:: Data in this exercise
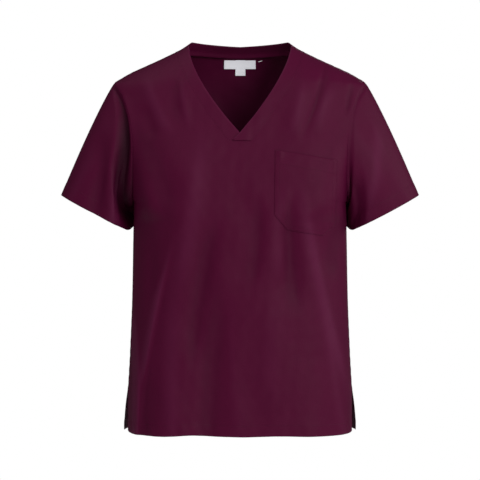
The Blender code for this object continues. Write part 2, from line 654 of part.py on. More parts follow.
# ---------------------------------------------------------------- the garment
def build():
    for old in list(bpy.data.objects):
        bpy.data.objects.remove(old, do_unlink=True)
    wearer = bpy.data.objects.new("wearer", None)
    bpy.context.scene.collection.objects.link(wearer)
    burgundy = {
        name: material(f"{name}_cloth", (0.075, 0.008, 0.024), 0.85)
        for name in ("front_panel", "back_panel", "sleeve", "neckband", "chest_pocket")
    }
    white = material("label_cloth", (0.75, 0.75, 0.76), 0.7)

    front, back = panel(-1), panel(1)
    left = armhole(front, back)
    right = left * (-1.0, 1.0, 1.0)
    grids = {
        "front_panel": (front, "front_panel"),
        "back_panel": (back, "back_panel"),
        "sleeve_left": (sleeve("sleeve_left", left, 1.0), "sleeve"),
        "sleeve_right": (sleeve("sleeve_right", right, -1.0), "sleeve"),
        "neckband_front_left": (front_band(1.0), "neckband"),
        "neckband_front_right": (front_band(-1.0), "neckband"),
        "neckband_back": (back_band(), "neckband"),
    }
    pieces = [
        {"name": name, "grid": grid, "closed": cloth == "sleeve", "cloth": burgundy[cloth]}
        for name, (grid, cloth) in grids.items()
    ]
    join_at_seams(pieces)
    for piece in pieces:
        outer = piece["grid"] + piece["shift"]
        if piece["name"] == "neckband_front_left":
            climb = smooth((np.array(NECK_STEPS) - LAP_FROM) / (LAP_FULL - LAP_FROM))
            outer = outer + piece["normals"] * (climb * (CLOTH + SEAM_GAP))[:, None, None]
        inner = outer - piece["inset"]
        piece["inner"] = inner
        faces, border = grid_faces(*outer.shape[:2], piece["closed"])
        outer, inner = outer.reshape(-1, 3), inner.reshape(-1, 3)
        solid(piece["name"], outer, inner, faces, border, piece["cloth"], wearer)

    near, far, faces, border = patch(front, pocket_outline(), LYING_GAP, CLOTH)
    solid("chest_pocket", far, near, faces, border, burgundy["chest_pocket"], wearer)
    back_inside = pieces[1]["inner"]
    strips = {
        "size_tab": (strip_outline(TAB_WIDTH, TAB_MID_X, LABEL_TOP_Z, TAB_FOOT_Z), LYING_GAP),
        "neck_label": (
            strip_outline(LABEL_WIDTH, 0.0, LABEL_TOP_Z, LABEL_FOOT_Z),
            LYING_GAP + LABEL_CLOTH + LYING_GAP,
        ),
    }
    for name, (outline, gap) in strips.items():
        near, far, faces, border = patch(back_inside, outline, gap, LABEL_CLOTH)
        solid(name, far, near, faces, border, white, wearer)


build()
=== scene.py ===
# %% [markdown]
# # A short-sleeved V-neck scrub top
#
# This lesson dresses the bare solids of a scrub top, the loose shirt that hospital staff wear. It is shown
# filled out, as if somebody wore it. The real one is cut from flat pieces of poly-cotton poplin: a front, a
# back, two sleeves, a folded neckband and a patch pocket. Each piece here is one surface worked out from the
# same sizes as its solid, then given folds, a wall of cloth, hems and stitches.

# %% The fixed frame
import json
import math

import bpy
import numpy as np
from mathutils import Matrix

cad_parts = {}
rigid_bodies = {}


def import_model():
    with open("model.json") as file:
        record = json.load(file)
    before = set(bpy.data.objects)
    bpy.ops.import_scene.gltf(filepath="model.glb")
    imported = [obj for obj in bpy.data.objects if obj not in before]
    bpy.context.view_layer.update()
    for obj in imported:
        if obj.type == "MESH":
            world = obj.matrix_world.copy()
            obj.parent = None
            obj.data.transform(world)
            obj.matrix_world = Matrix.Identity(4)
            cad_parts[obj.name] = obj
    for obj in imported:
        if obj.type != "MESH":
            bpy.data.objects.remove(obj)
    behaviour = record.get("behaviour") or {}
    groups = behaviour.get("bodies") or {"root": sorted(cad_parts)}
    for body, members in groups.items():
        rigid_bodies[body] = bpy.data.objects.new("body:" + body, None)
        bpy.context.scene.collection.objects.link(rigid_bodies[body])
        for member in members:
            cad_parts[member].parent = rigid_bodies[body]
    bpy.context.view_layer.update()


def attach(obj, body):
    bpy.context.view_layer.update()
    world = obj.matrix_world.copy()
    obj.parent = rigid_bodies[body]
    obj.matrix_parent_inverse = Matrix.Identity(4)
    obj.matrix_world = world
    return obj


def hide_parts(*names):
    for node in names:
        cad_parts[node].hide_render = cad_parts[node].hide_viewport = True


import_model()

# %% [markdown]
# ## The cut
#
# All shapes are worked out in millimetres, with x to the wearer's left, y to the wearer's back and z up from
# the neck. A tailor would write the same numbers on the pattern. They are first turned into level sections of
# the body, because a filled-out shirt is easiest to describe by how wide and how deep it is at each height.

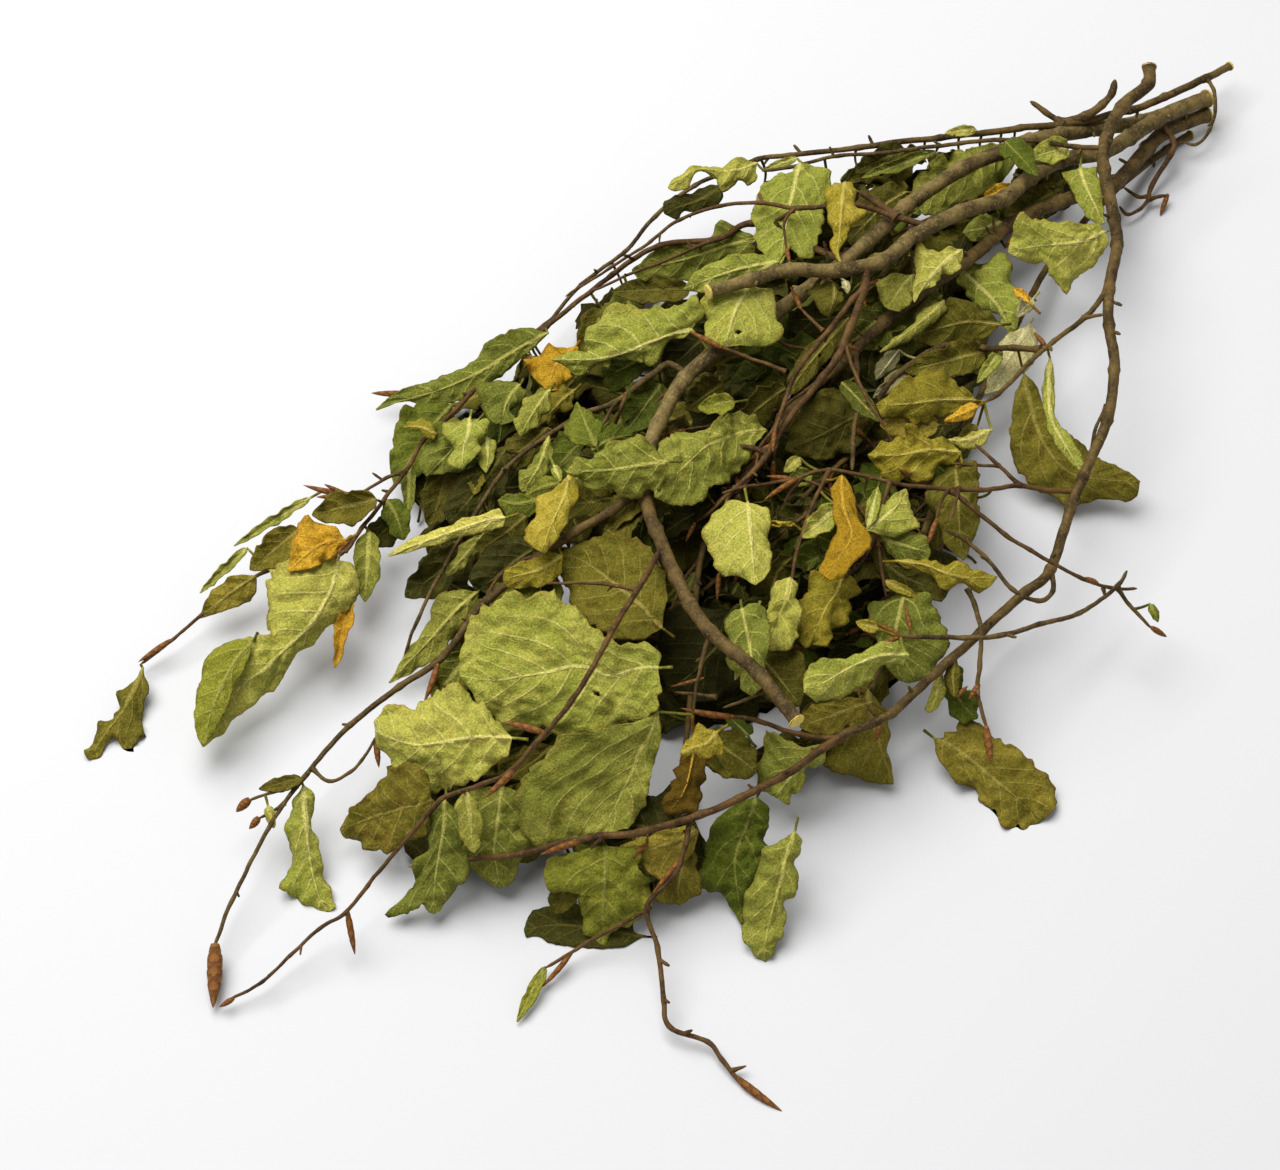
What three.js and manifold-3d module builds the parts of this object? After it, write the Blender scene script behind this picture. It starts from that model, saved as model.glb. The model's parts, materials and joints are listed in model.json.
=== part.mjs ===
::::
Write out the full set of records exactly as given.

Response below
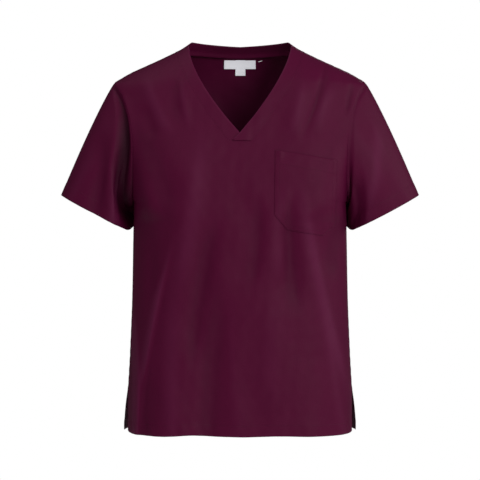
The Blender code for this object continues. Write part 2, from line 654 of part.py on. More parts follow.
# ---------------------------------------------------------------- the garment
def build():
    for old in list(bpy.data.objects):
        bpy.data.objects.remove(old, do_unlink=True)
    wearer = bpy.data.objects.new("wearer", None)
    bpy.context.scene.collection.objects.link(wearer)
    burgundy = {
        name: material(f"{name}_cloth", (0.075, 0.008, 0.024), 0.85)
        for name in ("front_panel", "back_panel", "sleeve", "neckband", "chest_pocket")
    }
    white = material("label_cloth", (0.75, 0.75, 0.76), 0.7)

    front, back = panel(-1), panel(1)
    left = armhole(front, back)
    right = left * (-1.0, 1.0, 1.0)
    grids = {
        "front_panel": (front, "front_panel"),
        "back_panel": (back, "back_panel"),
        "sleeve_left": (sleeve("sleeve_left", left, 1.0), "sleeve"),
        "sleeve_right": (sleeve("sleeve_right", right, -1.0), "sleeve"),
        "neckband_front_left": (front_band(1.0), "neckband"),
        "neckband_front_right": (front_band(-1.0), "neckband"),
        "neckband_back": (back_band(), "neckband"),
    }
    pieces = [
        {"name": name, "grid": grid, "closed": cloth == "sleeve", "cloth": burgundy[cloth]}
        for name, (grid, cloth) in grids.items()
    ]
    join_at_seams(pieces)
    for piece in pieces:
        outer = piece["grid"] + piece["shift"]
        if piece["name"] == "neckband_front_left":
            climb = smooth((np.array(NECK_STEPS) - LAP_FROM) / (LAP_FULL - LAP_FROM))
            outer = outer + piece["normals"] * (climb * (CLOTH + SEAM_GAP))[:, None, None]
        inner = outer - piece["inset"]
        piece["inner"] = inner
        faces, border = grid_faces(*outer.shape[:2], piece["closed"])
        outer, inner = outer.reshape(-1, 3), inner.reshape(-1, 3)
        solid(piece["name"], outer, inner, faces, border, piece["cloth"], wearer)

    near, far, faces, border = patch(front, pocket_outline(), LYING_GAP, CLOTH)
    solid("chest_pocket", far, near, faces, border, burgundy["chest_pocket"], wearer)
    back_inside = pieces[1]["inner"]
    strips = {
        "size_tab": (strip_outline(TAB_WIDTH, TAB_MID_X, LABEL_TOP_Z, TAB_FOOT_Z), LYING_GAP),
        "neck_label": (
            strip_outline(LABEL_WIDTH, 0.0, LABEL_TOP_Z, LABEL_FOOT_Z),
            LYING_GAP + LABEL_CLOTH + LYING_GAP,
        ),
    }
    for name, (outline, gap) in strips.items():
        near, far, faces, border = patch(back_inside, outline, gap, LABEL_CLOTH)
        solid(name, far, near, faces, border, white, wearer)


build()
=== scene.py ===
# %% [markdown]
# # A short-sleeved V-neck scrub top
#
# This lesson dresses the bare solids of a scrub top, the loose shirt that hospital staff wear. It is shown
# filled out, as if somebody wore it. The real one is cut from flat pieces of poly-cotton poplin: a front, a
# back, two sleeves, a folded neckband and a patch pocket. Each piece here is one surface worked out from the
# same sizes as its solid, then given folds, a wall of cloth, hems and stitches.

# %% The fixed frame
import json
import math

import bpy
import numpy as np
from mathutils import Matrix

cad_parts = {}
rigid_bodies = {}


def import_model():
    with open("model.json") as file:
        record = json.load(file)
    before = set(bpy.data.objects)
    bpy.ops.import_scene.gltf(filepath="model.glb")
    imported = [obj for obj in bpy.data.objects if obj not in before]
    bpy.context.view_layer.update()
    for obj in imported:
        if obj.type == "MESH":
            world = obj.matrix_world.copy()
            obj.parent = None
            obj.data.transform(world)
            obj.matrix_world = Matrix.Identity(4)
            cad_parts[obj.name] = obj
    for obj in imported:
        if obj.type != "MESH":
            bpy.data.objects.remove(obj)
    behaviour = record.get("behaviour") or {}
    groups = behaviour.get("bodies") or {"root": sorted(cad_parts)}
    for body, members in groups.items():
        rigid_bodies[body] = bpy.data.objects.new("body:" + body, None)
        bpy.context.scene.collection.objects.link(rigid_bodies[body])
        for member in members:
            cad_parts[member].parent = rigid_bodies[body]
    bpy.context.view_layer.update()


def attach(obj, body):
    bpy.context.view_layer.update()
    world = obj.matrix_world.copy()
    obj.parent = rigid_bodies[body]
    obj.matrix_parent_inverse = Matrix.Identity(4)
    obj.matrix_world = world
    return obj


def hide_parts(*names):
    for node in names:
        cad_parts[node].hide_render = cad_parts[node].hide_viewport = True


import_model()

# %% [markdown]
# ## The cut
#
# All shapes are worked out in millimetres, with x to the wearer's left, y to the wearer's back and z up from
# the neck. A tailor would write the same numbers on the pattern. They are first turned into level sections of
# the body, because a filled-out shirt is easiest to describe by how wide and how deep it is at each height.

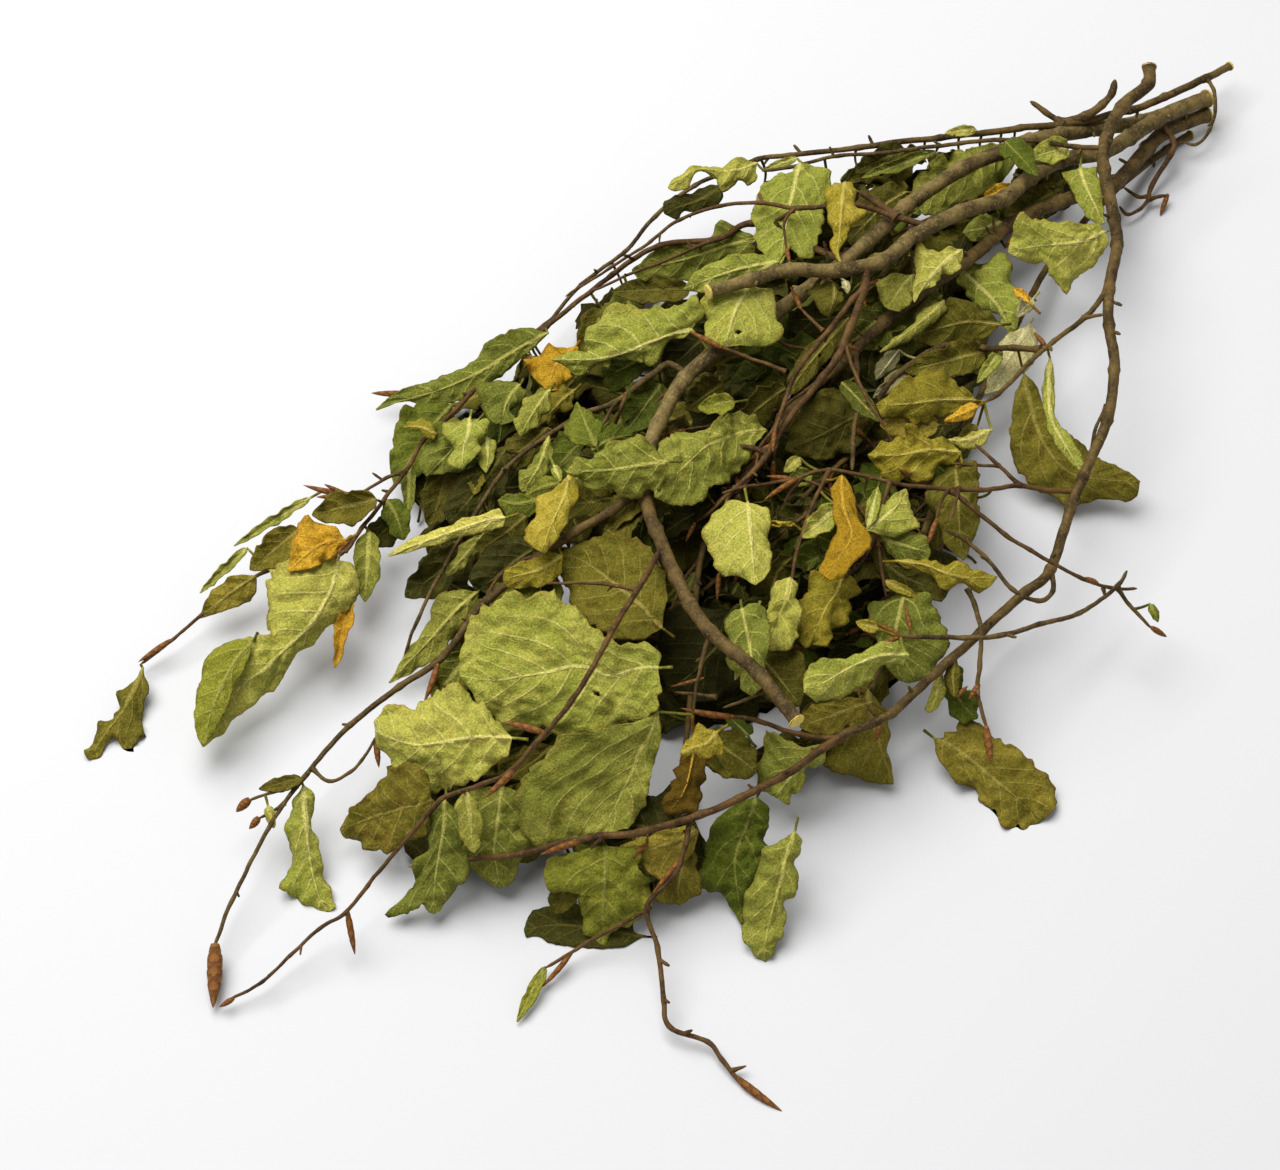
What three.js and manifold-3d module builds the parts of this object? After it, write the Blender scene script behind this picture. It starts from that model, saved as model.glb. The model's parts, materials and joints are listed in model.json.
=== part.mjs ===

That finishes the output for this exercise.